A pool opens a number of connections up front and keeps them alive. When the application needs to run a query it borrows a connection from the pool, uses it, and returns it, rather than opening and closing one. The connection setup cost is paid a handful of times at startup instead of on every request, and the number of real connections the database sees is bounded by the pool size no matter how many requests are in flight. That bound is the main prize: it protects the database from being swamped.

Client side pools versus server side poolers

Pooling can live in two places, and they solve overlapping but different problems.
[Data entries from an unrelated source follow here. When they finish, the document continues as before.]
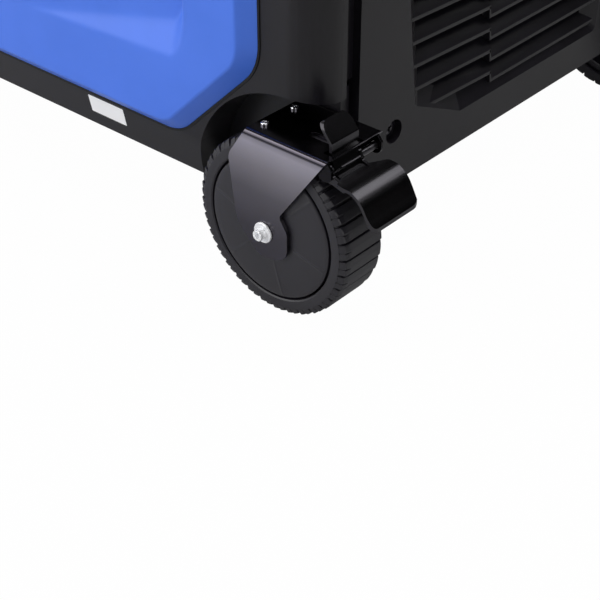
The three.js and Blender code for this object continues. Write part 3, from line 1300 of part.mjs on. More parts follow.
place('handle_grip', handleGrip(), 'foam', 'rubber');
placePair('handle_bracket', handleBracket(), 'steelBlack', 'gloss');

// The origin is on the floor, under the middle of the whole machine
group.position.x = -new THREE.Box3().setFromObject(group).getCenter(new THREE.Vector3()).x;

export default group;
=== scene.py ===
from contextlib import contextmanager
from math import atan2, copysign, cos, exp, hypot, pi, radians, sin, tan

import bmesh
import bpy
from mathutils import Matrix, Vector, geometry


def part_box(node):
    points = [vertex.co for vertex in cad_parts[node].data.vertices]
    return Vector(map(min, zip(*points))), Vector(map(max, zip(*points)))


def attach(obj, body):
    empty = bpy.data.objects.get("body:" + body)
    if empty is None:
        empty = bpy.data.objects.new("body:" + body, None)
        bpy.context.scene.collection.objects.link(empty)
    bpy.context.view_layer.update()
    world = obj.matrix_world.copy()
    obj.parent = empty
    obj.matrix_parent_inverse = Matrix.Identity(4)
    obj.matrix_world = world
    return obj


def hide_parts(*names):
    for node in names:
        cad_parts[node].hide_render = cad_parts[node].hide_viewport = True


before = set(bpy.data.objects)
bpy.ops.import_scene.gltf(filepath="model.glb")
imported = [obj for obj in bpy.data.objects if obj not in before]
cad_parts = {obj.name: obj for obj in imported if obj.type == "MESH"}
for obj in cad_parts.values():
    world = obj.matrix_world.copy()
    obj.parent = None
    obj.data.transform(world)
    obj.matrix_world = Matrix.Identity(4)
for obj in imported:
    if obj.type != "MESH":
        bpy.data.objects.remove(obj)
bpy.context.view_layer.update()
print("stage: frame loaded")

# Everything is drawn in millimetres from the middle of the body; the left hub says where that lies
wheel = {"x": 324, "z": 75}
hubLow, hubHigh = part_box("wheel_hub_left")
originX = (hubLow[0] + hubHigh[0]) / 2 - wheel["x"] / 1000
toFrame = Matrix.Translation((originX, 0, 0)) @ Matrix.Diagonal((0.001, 0.001, 0.001, 1))


def newObject(name, data):
    obj = bpy.data.objects.new(name, data)
    bpy.context.scene.collection.objects.link(obj)
    return obj


# ---- camera ----
photoView = {"place": (906.7, -907.9, 622.9), "turn": 41.24, "down": 35.65, "lens": 79.9}

cameraData = bpy.data.cameras.new("photoCamera")
cameraData.lens = photoView["lens"]
cameraData.sensor_width = 36
cameraData.clip_start = 0.02
camera = newObject("photoCamera", cameraData)
camera.location = toFrame @ Vector(photoView["place"])
camera.rotation_euler = (radians(90 - photoView["down"]), 0, radians(photoView["turn"]))
bpy.context.scene.camera = camera
bpy.context.scene.view_settings.view_transform = "Standard"


# ---- materials ----
def linear(hexColour):
    parts = [int(hexColour[i:i + 2], 16) / 255 for i in (1, 3, 5)]
    return tuple(c / 12.92 if c <= 0.04045 else ((c + 0.055) / 1.055) ** 2.4 for c in parts) + (1.0,)


# A kind that isn't named in full is a shader node
def addNode(tree, kind, values=None, links=None, **props):
    node = tree.nodes.new(kind if "Node" in kind else "ShaderNode" + kind)
    for key, value in props.items():
        setattr(node, key, value)
    for key, value in (values or {}).items():
        node.inputs[key].default_value = value
    for key, (source, socket) in (links or {}).items():
        tree.links.new(source.outputs[socket], node.inputs[key])
    return node


# Empties the owner's node tree
def freshTree(owner):
    owner.use_nodes = True
    owner.node_tree.nodes.clear()
    return owner.node_tree


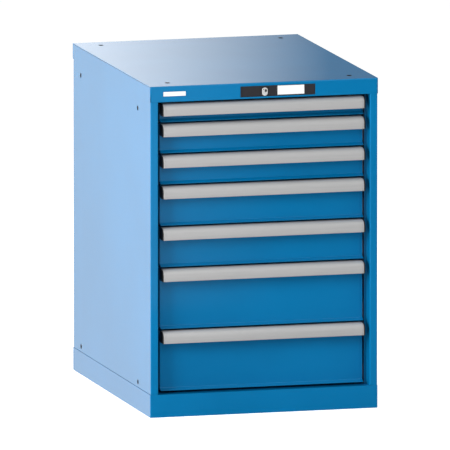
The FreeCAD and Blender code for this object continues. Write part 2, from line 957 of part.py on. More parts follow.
side_wall("left_side_wall", -1)
side_wall("right_side_wall", 1)
back_panel()
back_rivets()
top_cap()
floor_panel()
plinth()
uprights("left_uprights", -1)
uprights("right_uprights", 1)
cabinet_rails()
lock_plate()
lock_housing()
lock_plug()
lock_shaft()
lock_cam()
locking_bar()
lock_brackets()
fascia_labels()
for index, height in enumerate(stack):
    drawer(index + 1, zones[index + 1], height)
doc.recompute()

# nothing is written unless every piece is sound
for made in doc.Objects:
    if "Invalid" in made.State or "Error" in made.State:
        raise RuntimeError(f"{made.Label} did not build: {made.State}")
    if made.TypeId == "PartDesign::Pocket":
        if made.Shape.Volume >= made.BaseFeature.Shape.Volume:
            raise RuntimeError(f"{made.Label} removes nothing")
for made in finished:
    if made.Shape.isNull() or not made.Shape.isValid():
        raise RuntimeError(f"{made.Label} has no sound shape")

os.makedirs("parts", exist_ok=True)
for made in finished:
    made.Shape.exportStep(f"parts/{made.Label}.step")
print(f"{len(finished)} pieces written")
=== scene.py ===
import json
import math

import bmesh
import bpy
from mathutils import Matrix, Vector


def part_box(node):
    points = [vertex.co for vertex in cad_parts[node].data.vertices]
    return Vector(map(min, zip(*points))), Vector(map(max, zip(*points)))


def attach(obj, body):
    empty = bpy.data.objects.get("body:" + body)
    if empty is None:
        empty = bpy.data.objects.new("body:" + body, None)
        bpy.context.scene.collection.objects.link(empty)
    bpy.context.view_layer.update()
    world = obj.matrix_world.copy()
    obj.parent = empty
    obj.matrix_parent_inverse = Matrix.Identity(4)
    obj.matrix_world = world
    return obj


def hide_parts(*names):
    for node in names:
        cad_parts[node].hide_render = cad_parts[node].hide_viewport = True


# Workshop drawer cabinet: camera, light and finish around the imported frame. Metres, +Z up, front towards -Y.

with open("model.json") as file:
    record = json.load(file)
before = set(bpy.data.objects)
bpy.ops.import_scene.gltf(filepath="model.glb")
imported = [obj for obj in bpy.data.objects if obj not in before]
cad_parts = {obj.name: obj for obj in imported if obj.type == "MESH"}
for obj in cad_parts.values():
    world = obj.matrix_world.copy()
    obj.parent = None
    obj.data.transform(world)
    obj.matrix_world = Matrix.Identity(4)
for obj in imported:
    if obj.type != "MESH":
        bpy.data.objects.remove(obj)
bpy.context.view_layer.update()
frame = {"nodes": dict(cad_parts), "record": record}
scene = bpy.context.scene
mm = 0.001
drawers = range(1, 8)  # numbered from the top
print("frame loaded:", len(frame["nodes"]), "nodes")


# one class for all node maths


def operator(operation, reflected=False):
    def apply(self, other):
        pair = (other, self) if reflected else (self, other)
        return self.node("ShaderNodeMath", dict(enumerate(pair)), operation=operation)

    return apply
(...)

A pool inside the application

A client side pool runs inside the application process. In the Java world HikariCP is the common choice, pooling JDBC connection objects within each instance of the app. This is simple and fast, but the bound is per instance: ten app instances with a pool of twenty each can still open two hundred connections to the database.

A pooler in front of the database

A server side pooler is a separate process that sits between the clients and the database and funnels many client connections down to a few database connections. PgBouncer is the standard example for PostgreSQL, describing itself as a lightweight connection pooler. Because it is central, it can hold the total number of real backends low across every app instance at once, which is exactly the pressure PostgreSQL's process per connection model is sensitive to.
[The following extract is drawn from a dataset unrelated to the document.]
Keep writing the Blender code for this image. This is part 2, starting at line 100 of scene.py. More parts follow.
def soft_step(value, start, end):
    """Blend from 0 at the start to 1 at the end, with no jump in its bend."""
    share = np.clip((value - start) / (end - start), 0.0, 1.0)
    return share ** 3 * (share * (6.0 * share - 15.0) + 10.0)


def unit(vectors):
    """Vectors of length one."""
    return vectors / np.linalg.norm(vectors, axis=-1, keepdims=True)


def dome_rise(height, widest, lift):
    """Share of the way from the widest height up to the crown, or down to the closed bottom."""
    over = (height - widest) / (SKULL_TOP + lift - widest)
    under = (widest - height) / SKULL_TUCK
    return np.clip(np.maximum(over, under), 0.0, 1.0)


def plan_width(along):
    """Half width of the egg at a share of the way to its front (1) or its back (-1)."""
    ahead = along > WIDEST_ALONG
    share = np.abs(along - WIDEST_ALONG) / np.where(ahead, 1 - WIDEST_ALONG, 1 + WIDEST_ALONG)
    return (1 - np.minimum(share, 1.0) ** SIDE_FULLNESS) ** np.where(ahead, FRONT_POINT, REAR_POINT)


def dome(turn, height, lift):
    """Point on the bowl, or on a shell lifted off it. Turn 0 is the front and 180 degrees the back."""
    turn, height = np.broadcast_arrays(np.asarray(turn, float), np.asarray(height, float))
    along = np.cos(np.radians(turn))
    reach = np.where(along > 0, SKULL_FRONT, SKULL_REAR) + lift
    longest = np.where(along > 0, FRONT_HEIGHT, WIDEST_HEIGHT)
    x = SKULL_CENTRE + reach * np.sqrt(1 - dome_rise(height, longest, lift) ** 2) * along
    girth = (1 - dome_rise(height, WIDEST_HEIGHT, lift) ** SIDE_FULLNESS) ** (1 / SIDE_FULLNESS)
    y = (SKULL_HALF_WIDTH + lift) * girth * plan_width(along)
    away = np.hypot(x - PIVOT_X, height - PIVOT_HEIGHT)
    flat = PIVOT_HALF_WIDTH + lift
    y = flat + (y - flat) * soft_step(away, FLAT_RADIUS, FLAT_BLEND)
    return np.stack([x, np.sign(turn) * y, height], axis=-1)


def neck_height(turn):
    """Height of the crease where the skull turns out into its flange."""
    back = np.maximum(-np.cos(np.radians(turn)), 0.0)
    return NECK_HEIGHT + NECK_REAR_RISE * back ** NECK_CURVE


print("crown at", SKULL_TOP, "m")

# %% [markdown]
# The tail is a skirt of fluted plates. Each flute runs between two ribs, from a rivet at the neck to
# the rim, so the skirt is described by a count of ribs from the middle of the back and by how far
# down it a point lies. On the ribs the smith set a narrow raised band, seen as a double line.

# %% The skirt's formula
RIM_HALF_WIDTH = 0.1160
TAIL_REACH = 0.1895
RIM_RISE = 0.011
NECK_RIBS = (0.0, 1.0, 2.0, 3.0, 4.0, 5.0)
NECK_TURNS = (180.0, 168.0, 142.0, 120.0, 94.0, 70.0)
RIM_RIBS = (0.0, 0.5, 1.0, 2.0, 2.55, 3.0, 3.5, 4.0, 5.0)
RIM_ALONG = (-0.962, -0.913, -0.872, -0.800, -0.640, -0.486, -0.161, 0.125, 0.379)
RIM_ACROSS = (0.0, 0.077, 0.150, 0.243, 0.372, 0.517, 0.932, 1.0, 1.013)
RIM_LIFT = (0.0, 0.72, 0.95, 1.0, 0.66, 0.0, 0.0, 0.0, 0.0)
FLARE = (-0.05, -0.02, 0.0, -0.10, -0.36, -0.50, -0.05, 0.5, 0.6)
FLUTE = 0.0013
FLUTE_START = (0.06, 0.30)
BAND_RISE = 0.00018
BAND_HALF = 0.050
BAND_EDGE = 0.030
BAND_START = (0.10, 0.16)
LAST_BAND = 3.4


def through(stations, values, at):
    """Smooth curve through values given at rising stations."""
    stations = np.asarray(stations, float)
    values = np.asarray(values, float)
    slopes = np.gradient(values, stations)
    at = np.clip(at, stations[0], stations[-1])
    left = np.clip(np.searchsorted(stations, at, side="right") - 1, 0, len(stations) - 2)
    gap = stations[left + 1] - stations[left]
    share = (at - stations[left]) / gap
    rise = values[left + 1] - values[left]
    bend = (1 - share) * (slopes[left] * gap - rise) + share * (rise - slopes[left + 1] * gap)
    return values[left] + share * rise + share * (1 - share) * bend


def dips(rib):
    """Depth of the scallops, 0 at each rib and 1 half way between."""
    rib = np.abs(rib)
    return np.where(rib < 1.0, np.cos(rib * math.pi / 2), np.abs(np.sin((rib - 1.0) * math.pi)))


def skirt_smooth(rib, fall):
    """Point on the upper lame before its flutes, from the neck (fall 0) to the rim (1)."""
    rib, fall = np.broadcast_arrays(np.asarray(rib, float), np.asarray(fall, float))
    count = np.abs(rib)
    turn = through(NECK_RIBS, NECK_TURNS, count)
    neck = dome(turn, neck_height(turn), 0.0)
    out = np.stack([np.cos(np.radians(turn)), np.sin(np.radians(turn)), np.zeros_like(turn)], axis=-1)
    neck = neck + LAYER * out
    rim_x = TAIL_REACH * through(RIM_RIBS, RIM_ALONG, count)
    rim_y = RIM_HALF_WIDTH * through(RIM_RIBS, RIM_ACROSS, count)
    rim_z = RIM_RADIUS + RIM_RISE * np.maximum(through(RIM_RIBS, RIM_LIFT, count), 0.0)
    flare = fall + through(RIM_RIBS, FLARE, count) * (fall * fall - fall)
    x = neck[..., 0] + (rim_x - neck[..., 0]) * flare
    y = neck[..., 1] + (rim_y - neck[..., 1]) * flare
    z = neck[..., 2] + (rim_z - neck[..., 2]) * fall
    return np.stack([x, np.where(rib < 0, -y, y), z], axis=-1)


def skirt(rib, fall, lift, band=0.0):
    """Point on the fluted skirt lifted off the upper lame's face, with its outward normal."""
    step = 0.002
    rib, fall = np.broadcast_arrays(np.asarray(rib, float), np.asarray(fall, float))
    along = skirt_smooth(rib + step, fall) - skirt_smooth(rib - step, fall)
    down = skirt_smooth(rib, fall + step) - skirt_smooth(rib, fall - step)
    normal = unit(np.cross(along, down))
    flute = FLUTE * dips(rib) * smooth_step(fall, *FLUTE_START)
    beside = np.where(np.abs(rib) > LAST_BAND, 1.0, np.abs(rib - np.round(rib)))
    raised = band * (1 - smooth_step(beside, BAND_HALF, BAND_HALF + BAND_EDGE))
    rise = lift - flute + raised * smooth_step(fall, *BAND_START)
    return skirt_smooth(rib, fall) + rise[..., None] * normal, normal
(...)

PgBouncer offers three pooling modes, and the difference matters:

Session pooling: a server connection is tied to a client for as long as the client stays connected. The most compatible mode, and the least aggressive.
Transaction pooling: a server connection is assigned to a client only for the duration of a transaction, then returned to the pool. This packs far more clients onto few connections.
Statement pooling: like transaction pooling, but multi statement transactions are disallowed, effectively forcing autocommit.

Transaction pooling breaks some client expectations by design, so it can only be used if the application avoids features that rely on session state. Without extra configuration, things that do not work in transaction mode include SET and RESET, LISTEN, cursors held across transactions, PREPARE and DEALLOCATE, session level temporary tables, the LOAD statement, and session level advisory locks. If your code leans on any of those, use session pooling or change the code.

Sizing a pool

A bigger pool is not a faster one. HikariCP's guidance on pool sizing is blunt: you want a small pool saturated with threads waiting for a connection, not a large one. As a starting point it borrows a formula from the PostgreSQL community:

connections = (core_count * 2) + effective_spindle_count

For a four core machine with a single spinning disk that lands at roughly nine or ten connections, far fewer than most people guess. The spindle term is an input or output concurrency proxy that solid state storage complicates, so treat the formula as a heuristic and a place to begin, then measure your own workload. The recurring finding behind the advice is that throughput flattens and latency climbs well before the pool gets large, because the database can only do so much work in parallel regardless of how many connections are queued at it.

Stacking pools

The two layers compose. A common topology is a client side pool such as HikariCP inside each application instance, pointed at a server side pooler such as PgBouncer in transaction mode, pointed at a small number of real PostgreSQL backends. The application pool gives each instance fast local reuse, and the central pooler keeps the total backend count low across all instances. This is an architectural pattern rather than a single documented recommendation, so size both layers deliberately: the app pools should not collectively demand more than the pooler, and the pooler should not demand more backends than the database is configured for.

Conclusion

Connections cost real resources, a process each in PostgreSQL and a thread each in MySQL, and both engines cap how many can exist. A pool turns that cost into a fixed, small set of reused connections and shields the database from request spikes. Decide where the pool lives, in the application, in front of the database, or both, choose a PgBouncer mode your code can actually tolerate, and resist the urge to make the pool large. Small and busy beats large and idle, and the database will thank you for it.